As a footnote of sorts, I have to say I don't understand why more music packaging doesn't do this. As someone who still buys records and CDs, I repeatedly find myself listening to them, turning the packaging over and over in my hands, looking for something to read... and having to settle with fourteen lines of 'a big shout out to...' in 10-point type.

Daniel

I'm certain there was some product from my childhood that did exactly what you talk about … but I can't quite place it. Damn.

It would be amazing if big brands did this sort of thing, but there's also a lot to be said for small – very small – brands doing it too.
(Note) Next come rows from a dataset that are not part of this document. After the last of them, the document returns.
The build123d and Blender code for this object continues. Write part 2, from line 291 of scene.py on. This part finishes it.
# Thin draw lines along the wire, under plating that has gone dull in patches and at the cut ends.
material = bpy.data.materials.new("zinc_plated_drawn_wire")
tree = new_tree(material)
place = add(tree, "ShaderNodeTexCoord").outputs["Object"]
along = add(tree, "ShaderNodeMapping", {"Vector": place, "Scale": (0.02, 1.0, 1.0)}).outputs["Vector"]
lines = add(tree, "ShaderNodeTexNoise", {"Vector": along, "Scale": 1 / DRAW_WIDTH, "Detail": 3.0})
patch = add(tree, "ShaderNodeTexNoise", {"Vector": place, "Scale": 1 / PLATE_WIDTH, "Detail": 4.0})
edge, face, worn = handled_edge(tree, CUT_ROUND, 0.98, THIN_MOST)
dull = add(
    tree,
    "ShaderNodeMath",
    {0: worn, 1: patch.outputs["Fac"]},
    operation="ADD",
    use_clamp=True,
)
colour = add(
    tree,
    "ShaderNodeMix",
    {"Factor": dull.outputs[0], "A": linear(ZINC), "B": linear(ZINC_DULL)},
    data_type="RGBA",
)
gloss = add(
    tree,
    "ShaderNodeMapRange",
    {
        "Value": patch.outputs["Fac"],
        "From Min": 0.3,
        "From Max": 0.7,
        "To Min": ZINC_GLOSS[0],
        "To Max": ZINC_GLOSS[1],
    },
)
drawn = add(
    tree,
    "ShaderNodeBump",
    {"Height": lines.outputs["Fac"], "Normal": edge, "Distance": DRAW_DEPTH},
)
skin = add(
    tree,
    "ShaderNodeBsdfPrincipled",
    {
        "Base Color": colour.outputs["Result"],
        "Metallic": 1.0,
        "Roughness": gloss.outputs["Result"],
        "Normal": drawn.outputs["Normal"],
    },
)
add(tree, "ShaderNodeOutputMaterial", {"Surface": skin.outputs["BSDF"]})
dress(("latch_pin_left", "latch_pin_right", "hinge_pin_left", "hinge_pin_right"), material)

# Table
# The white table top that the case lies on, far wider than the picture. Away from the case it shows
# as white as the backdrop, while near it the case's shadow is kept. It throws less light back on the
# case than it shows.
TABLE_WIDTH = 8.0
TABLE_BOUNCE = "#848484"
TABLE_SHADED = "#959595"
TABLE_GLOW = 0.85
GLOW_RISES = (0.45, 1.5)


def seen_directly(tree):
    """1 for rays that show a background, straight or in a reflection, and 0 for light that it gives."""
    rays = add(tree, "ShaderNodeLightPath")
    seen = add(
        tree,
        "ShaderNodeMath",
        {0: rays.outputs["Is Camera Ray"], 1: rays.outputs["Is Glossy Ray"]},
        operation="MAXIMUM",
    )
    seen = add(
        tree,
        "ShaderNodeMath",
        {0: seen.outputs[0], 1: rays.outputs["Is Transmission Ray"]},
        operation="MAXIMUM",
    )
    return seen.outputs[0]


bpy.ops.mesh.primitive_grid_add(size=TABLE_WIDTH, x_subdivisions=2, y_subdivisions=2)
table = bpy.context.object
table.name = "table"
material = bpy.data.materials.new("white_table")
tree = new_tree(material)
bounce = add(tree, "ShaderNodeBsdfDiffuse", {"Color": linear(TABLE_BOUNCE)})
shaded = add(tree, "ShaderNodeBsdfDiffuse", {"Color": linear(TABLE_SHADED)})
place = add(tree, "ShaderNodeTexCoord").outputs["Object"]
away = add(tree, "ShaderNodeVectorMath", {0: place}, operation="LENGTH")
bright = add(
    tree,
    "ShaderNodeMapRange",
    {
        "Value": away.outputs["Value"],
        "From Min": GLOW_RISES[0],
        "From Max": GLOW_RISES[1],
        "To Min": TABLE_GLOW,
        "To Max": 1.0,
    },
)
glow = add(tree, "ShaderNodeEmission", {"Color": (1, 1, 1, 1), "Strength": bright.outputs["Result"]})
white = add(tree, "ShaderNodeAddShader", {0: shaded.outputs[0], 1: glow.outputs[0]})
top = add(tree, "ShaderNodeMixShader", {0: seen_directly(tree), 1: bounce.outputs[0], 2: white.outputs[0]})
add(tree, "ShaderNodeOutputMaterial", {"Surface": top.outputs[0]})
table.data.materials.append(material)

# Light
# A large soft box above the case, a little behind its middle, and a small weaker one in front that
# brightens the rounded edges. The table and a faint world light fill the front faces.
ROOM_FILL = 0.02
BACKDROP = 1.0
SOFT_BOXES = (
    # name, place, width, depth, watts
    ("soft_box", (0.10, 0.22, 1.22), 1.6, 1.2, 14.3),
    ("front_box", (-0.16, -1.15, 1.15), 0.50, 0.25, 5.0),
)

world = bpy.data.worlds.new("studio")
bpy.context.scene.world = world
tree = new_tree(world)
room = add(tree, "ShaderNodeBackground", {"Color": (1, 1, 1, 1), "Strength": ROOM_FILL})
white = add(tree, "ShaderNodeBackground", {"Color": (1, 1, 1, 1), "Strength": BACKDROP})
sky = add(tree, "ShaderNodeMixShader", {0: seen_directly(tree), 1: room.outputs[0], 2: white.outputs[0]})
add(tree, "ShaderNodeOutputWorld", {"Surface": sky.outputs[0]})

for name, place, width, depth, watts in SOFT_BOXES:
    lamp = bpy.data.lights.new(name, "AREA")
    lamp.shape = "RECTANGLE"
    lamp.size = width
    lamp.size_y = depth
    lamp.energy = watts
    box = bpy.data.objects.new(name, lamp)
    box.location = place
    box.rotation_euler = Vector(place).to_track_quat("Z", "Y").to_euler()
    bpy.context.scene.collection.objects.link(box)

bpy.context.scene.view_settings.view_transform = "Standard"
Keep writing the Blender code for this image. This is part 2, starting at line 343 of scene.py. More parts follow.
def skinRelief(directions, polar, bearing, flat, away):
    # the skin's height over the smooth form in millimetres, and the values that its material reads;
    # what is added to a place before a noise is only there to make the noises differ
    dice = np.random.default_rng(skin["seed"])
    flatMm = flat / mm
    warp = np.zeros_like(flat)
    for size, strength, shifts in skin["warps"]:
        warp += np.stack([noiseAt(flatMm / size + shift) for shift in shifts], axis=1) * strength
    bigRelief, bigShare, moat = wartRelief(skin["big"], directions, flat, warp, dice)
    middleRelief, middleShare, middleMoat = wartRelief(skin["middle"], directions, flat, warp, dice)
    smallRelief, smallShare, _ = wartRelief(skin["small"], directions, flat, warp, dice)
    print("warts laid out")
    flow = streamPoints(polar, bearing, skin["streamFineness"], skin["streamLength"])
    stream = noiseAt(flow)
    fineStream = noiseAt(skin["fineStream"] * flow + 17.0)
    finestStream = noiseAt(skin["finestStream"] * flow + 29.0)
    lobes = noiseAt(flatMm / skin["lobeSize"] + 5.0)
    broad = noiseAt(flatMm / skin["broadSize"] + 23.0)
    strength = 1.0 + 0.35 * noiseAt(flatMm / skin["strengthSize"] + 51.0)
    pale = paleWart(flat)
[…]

Not exactly what you're talking about, but Jack White springs to mind: back when he was an upholsterer, he used to write poems and even insert limited edition records into the furniture he was working on. They'd only be discovered once the upholstering was removed or had fallen apart.

Daniel

MATCHBOXES! Don't most brands of matches have facts and pictures and things on their boxes, simply because they have some spare space?
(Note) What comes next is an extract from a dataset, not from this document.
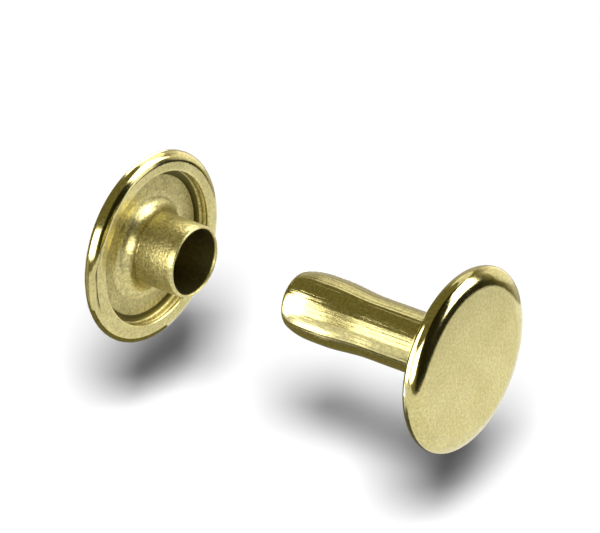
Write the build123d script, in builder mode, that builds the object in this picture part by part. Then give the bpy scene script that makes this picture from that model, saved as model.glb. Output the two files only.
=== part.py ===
"""Double-cap rivet for leather: its two halves, apart and in line, ready to be pushed together.

The rivet's axis is the X axis and +Z is up. The origin is the centre of the post cap's outer face,
which faces +X. The post runs along -X towards the socket, whose mouth faces it.

Every piece is pressed or drawn from sheet and is round. It is drawn in the profile plane of its half,
where the first coordinate is the distance inward from the cap's outer face and the second is the
radius, and is then turned about the rivet's axis.
"""
from build123d import *
from math import cos, radians, sin
import os

# Sheet
CAP_SHEET = 0.20  # caps
DRAWN_SHEET = 0.15  # post and socket, which are drawn thinner

# Post cap
POST_CAP_RADIUS = 4.40
POST_CAP_FLAT = 3.40  # radius of the flat face, inside its rolled edge
POST_CAP_CROWN = 0.45  # from the face to the widest circle
POST_CAP_DEPTH = 0.97  # from the face to the plane of the lip
POST_CAP_SHOULDER = 3.92  # radius where the flat of the lip begins
POST_CAP_OPENING = 3.45  # radius inside the lip

# Post
POST_REACH = 9.85  # from the cap's face to the tip of the nose
POST_FILLET = 0.45
SHANK_RADIUS = 1.45
SHANK_END = 5.30  # where the shank starts to swell into the bulb
BULB_RADIUS = 1.61
BULB_POSITION = 7.65
NOSE_FLAT = 1.07  # radius of the flat end of the nose
NOSE_ROUND = 0.35
NOSE_SLOPE = 20  # degrees, of the bulb where it meets the nose

# Socket cap
SOCKET_CAP_RADIUS = 4.75
SOCKET_CAP_FLAT = 3.29
SOCKET_CAP_CROWN = 0.62
SOCKET_CAP_DEPTH = 1.04
SOCKET_CAP_SHOULDER = 4.25
SOCKET_CAP_OPENING = 3.80

# Socket
BORE_CLEARANCE = 0.03  # round the bulb
BORE_RADIUS = BULB_RADIUS + BORE_CLEARANCE
TUBE_RADIUS = BORE_RADIUS + DRAWN_SHEET
TUBE_HEIGHT = 3.25  # from the cap's outer face to the mouth
TUBE_FILLET = 0.75
MOUTH_BACK = 0.30  # how far the rounding of the mouth runs back along the tube
MOUTH_IN = 0.11  # how far it runs inward

# Both halves
FLANGE_GAP = 0.04  # between a flange's floor and the inside of its cap
FLANGE_SETBACK = 0.05  # from the edge of the lip out to the upright wall of the flange
FLANGE_BEND = 0.17  # radius of the bend that hides under the lip
FLANGE_GRIP = 0.20  # width of the flat that the lip holds
HALVES_APART = 5.98  # from the tip of the nose to the mouth of the socket

SOCKET_FACE = -(POST_REACH + HALVES_APART + TUBE_HEIGHT)  # X of the socket cap's outer face


def profile_plane(face, inward):
    """The profile plane of a half whose cap has its outer face at X = face; inward is +1 or -1."""
    return Plane(origin=(face, 0, 0), x_dir=(inward, 0, 0), z_dir=(0, 0, 1))


def cap_skin(inset, radius, flat, crown, depth, shoulder):
    """One side of a cap's sheet, from the axis over the rim to the flat of the lip."""
    Line((inset, 0), (inset, flat))
    EllipticalCenterArc((crown, flat), crown - inset, radius - flat - inset, 180, arc_size=-90)
    EllipticalCenterArc((crown, shoulder), depth - crown - inset, radius - shoulder - inset, 90, arc_size=-90)


def cap_profile(radius, flat, crown, depth, shoulder, opening):
    """A shallow cup whose rim is turned in to a flat lip with a rounded edge."""
    edge = opening + CAP_SHEET / 2
    cap_skin(0, radius, flat, crown, depth, shoulder)
    Line((depth, shoulder), (depth, edge))
    CenterArc((depth - CAP_SHEET / 2, edge), CAP_SHEET / 2, 0, -180)
    Line((depth - CAP_SHEET, edge), (depth - CAP_SHEET, shoulder))
    cap_skin(CAP_SHEET, radius, flat, crown, depth, shoulder)
    Line((CAP_SHEET, 0), (0, 0))


def flange_side(inset, depth, opening, tube_radius, fillet):
    """One side of a dished flange: held under the lip, down in a cove to the cap's floor, up into the tube."""
    under_lip = depth - CAP_SHEET
    floor = CAP_SHEET + FLANGE_GAP + DRAWN_SHEET
    wall = under_lip - FLANGE_BEND
    cove = wall - floor
    flat = opening + FLANGE_SETBACK + FLANGE_BEND
    foot = opening + FLANGE_SETBACK - cove
    Line((under_lip - inset, flat + FLANGE_GRIP), (under_lip - inset, flat))
    CenterArc((wall, flat), FLANGE_BEND - inset, 0, -90)
    CenterArc((wall, foot), cove + inset, 90, 90)
    Line((floor - inset, foot), (floor - inset, tube_radius + fillet))
    CenterArc((floor + fillet, tube_radius + fillet), fillet + inset, 180, 90)


def flange_edge(depth, opening):
    """The cut edge of a flange, closing its two sides."""
    under_lip = depth - CAP_SHEET
    edge = opening + FLANGE_SETBACK + FLANGE_BEND + FLANGE_GRIP
    Line((under_lip, edge), (under_lip - DRAWN_SHEET, edge))


def post_side(inset):
    """One side of the post's sheet, from its fillet over the bulb to the middle of the nose."""
    shank_start = CAP_SHEET + FLANGE_GAP + DRAWN_SHEET + POST_FILLET
    slope = radians(NOSE_SLOPE)
    nose_centre = POST_REACH - NOSE_ROUND
    nose_radius = NOSE_ROUND - inset
    nose_start = (nose_centre + nose_radius * sin(slope), NOSE_FLAT + nose_radius * cos(slope))
    Line((shank_start, SHANK_RADIUS - inset), (SHANK_END, SHANK_RADIUS - inset))
    Spline(
        (SHANK_END, SHANK_RADIUS - inset),
        (BULB_POSITION, BULB_RADIUS - inset),
        nose_start,
        tangents=[(1, 0), (1, 0), (cos(slope), -sin(slope))],
    )
    CenterArc((nose_centre, NOSE_FLAT), nose_radius, 90 - NOSE_SLOPE, NOSE_SLOPE - 90)
    Line((POST_REACH - inset, NOSE_FLAT), (POST_REACH - inset, 0))


# Post cap, at the origin
with BuildPart() as post_cap:
    with BuildSketch(profile_plane(0, -1)):
        with BuildLine():
            cap_profile(
                POST_CAP_RADIUS,
                POST_CAP_FLAT,
                POST_CAP_CROWN,
                POST_CAP_DEPTH,
                POST_CAP_SHOULDER,
                POST_CAP_OPENING,
            )
        make_face()
    revolve(axis=Axis.X)

# Post: a closed tube with a flange, a shank and a bulb behind its nose
with BuildPart() as post:
    with BuildSketch(profile_plane(0, -1)):
        with BuildLine():
            for inset in (0, DRAWN_SHEET):
                flange_side(inset, POST_CAP_DEPTH, POST_CAP_OPENING, SHANK_RADIUS, POST_FILLET)
                post_side(inset)
            flange_edge(POST_CAP_DEPTH, POST_CAP_OPENING)
            Line((POST_REACH, 0), (POST_REACH - DRAWN_SHEET, 0))
        make_face()
    revolve(axis=Axis.X)

# Socket cap, facing the other way
with BuildPart() as socket_cap:
    with BuildSketch(profile_plane(SOCKET_FACE, 1)):
        with BuildLine():
            cap_profile(
                SOCKET_CAP_RADIUS,
                SOCKET_CAP_FLAT,
                SOCKET_CAP_CROWN,
                SOCKET_CAP_DEPTH,
                SOCKET_CAP_SHOULDER,
                SOCKET_CAP_OPENING,
            )
        make_face()
    revolve(axis=Axis.X)

# Socket: an eyelet, open at the mouth, with a flange like the post's
with BuildPart() as socket:
    with BuildSketch(profile_plane(SOCKET_FACE, 1)):
        with BuildLine():
            tube_start = CAP_SHEET + FLANGE_GAP + DRAWN_SHEET + TUBE_FILLET
            mouth_start = TUBE_HEIGHT - MOUTH_BACK
            for inset in (0, DRAWN_SHEET):
                flange_side(inset, SOCKET_CAP_DEPTH, SOCKET_CAP_OPENING, TUBE_RADIUS, TUBE_FILLET)
            flange_edge(SOCKET_CAP_DEPTH, SOCKET_CAP_OPENING)
            Line((tube_start, TUBE_RADIUS), (mouth_start, TUBE_RADIUS))
            EllipticalCenterArc((mouth_start, TUBE_RADIUS - MOUTH_IN), MOUTH_BACK, MOUTH_IN, 90, arc_size=-90)
            Line((TUBE_HEIGHT, TUBE_RADIUS - MOUTH_IN), (TUBE_HEIGHT, BORE_RADIUS))
            Line((TUBE_HEIGHT, BORE_RADIUS), (tube_start, BORE_RADIUS))
        make_face()
    revolve(axis=Axis.X)

pieces = {"post_cap": post_cap, "post": post, "socket_cap": socket_cap, "socket": socket}

os.makedirs("parts", exist_ok=True)
for name, piece in pieces.items():
    piece.part.label = name
    export_step(piece.part, f"parts/{name}.step")
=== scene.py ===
"""Looks of the double-cap rivet: four pieces of sheet brass, each turned about the rivet's axis.

Metres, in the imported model's frame: the rivet's axis is X, the post cap's outer face is at X = 0 and
faces +X, and the socket half is at -X. Each piece's sheet is drawn as a closed outline of points
(distance inward from its cap's outer face, radius), in millimetres.
"""

import math
import random

import bpy
from mathutils import Matrix, Vector


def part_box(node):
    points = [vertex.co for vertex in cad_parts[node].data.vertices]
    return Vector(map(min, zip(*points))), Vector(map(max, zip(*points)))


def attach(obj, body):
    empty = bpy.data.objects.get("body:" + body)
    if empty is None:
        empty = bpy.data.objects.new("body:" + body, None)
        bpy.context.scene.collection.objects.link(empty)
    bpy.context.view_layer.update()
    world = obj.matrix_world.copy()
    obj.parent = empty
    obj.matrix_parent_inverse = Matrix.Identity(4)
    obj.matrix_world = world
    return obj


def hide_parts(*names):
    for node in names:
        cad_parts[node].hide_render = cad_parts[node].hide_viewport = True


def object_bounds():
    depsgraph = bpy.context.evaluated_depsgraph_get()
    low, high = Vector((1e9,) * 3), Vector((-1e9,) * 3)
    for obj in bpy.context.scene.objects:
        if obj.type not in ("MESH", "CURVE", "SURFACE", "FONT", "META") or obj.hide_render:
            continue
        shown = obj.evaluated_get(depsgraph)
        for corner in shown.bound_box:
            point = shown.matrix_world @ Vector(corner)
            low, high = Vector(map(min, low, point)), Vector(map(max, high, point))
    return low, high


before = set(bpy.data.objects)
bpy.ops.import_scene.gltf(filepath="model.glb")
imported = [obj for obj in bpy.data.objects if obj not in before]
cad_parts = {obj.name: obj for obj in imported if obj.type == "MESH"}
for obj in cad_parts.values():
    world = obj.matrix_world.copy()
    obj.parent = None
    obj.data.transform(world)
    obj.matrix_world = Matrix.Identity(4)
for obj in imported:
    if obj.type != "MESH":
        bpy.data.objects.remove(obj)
cad_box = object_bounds()

MM = 0.001
TURN_STEPS = 360  # facets round the axis

# X of the caps' outer faces
POST_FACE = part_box("post_cap")[1][0]
SOCKET_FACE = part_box("socket_cap")[0][0]

# Sheet, in mm
CAP_SHEET = 0.20
DRAWN_SHEET = 0.15

# Both caps: distance inward from the outer face to the lip, and the radius inside the lip
POST_CAP_DEPTH = 0.97
POST_CAP_OPENING = 3.45
SOCKET_CAP_DEPTH = 1.04
SOCKET_CAP_OPENING = 3.80

# Both flanges
FLANGE_FLOOR = 0.39  # from the cap's outer face to the flange's floor
FLANGE_BEND = 0.17  # radius of the bend that hides under the lip
FLANGE_GRIP = 0.20  # width of the flat that the lip holds
FLANGE_SETBACK = 0.05  # from the edge of the lip out to the upright wall
CREVICE_WIDTH = 0.12  # painted shade on the floor, at the foot of the cove

# Post
POST_REACH = 9.85
POST_FILLET = 0.45
SHANK_RADIUS = 1.45
SHANK_END = 5.30
BULB_RADIUS = 1.61
BULB_POSITION = 7.65
NOSE_FLAT = 1.07  # radius of the flat end
NOSE_ROUND = 0.35
NOSE_SLOPE = 20  # degrees, of the bulb where it meets the nose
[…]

That isn't the thing from my childhood, I should point out.

Nick Asbury

Thanks for the comments - good points. The matchbox thing also reminds me of Curious mints, which reveal a curious fact when you open the tin.

But I think that kind of lateral, creative packaging copy is probably reasonably common. I guess I'm getting at something different - actually stepping back as a brand and giving the stage to other voices.

What's great about Poems on the Underground is that TfL didn't demand that all the poems reflect their core brand values. You can imagine some jobsworth marketing manager asking for all the poems to be about speed and efficient customer service. But they didn't – they just gave over the space to create something interesting for its own sake.

Kellogg's packaging must be in every kitchen in the land and it would be a great gesture to remove their chatty self-promotional guff and give the space to interesting writing instead.

Designer

A product that give over its packaging to something irrelevant to the product could get some much coveted attention. And poems on packaging would make for a far more cultured read over breakfast than most newspapers.

Martin

A case in point is Stila Cosmetics when it was launched. The packaging was kraft board stock- a first in the industry- and each product had a terse quotation from a famous person on the lid. It helped them carve out a niche and get noticed. As they grew, they cut out the kraft containers and the quotations. Got bought out by Estee Lauder, sold, and have been owned by more private equity firms than I can count. A case of bravery walked way back.

Neil

There was a US coffee company that used to commission/accept submissions of flash stories to appear on its packaging, Nick, but I can't remember its name and I think it was a pretty small endeavour.

ScribblerNE

I particularly like the idea of 'cereal'isation.
The Rude Health brand put some interesting story type stuff on their packaging, but it does always relate back to the product:
http://www.rudehealth.com/our-food/organic-porridge/

A couple of years ago Tyne and Wear Metro did a similar thing to TfL poems on the underground with 100 word stories on posters around the stations.

Maybe something for 26 to get involved with?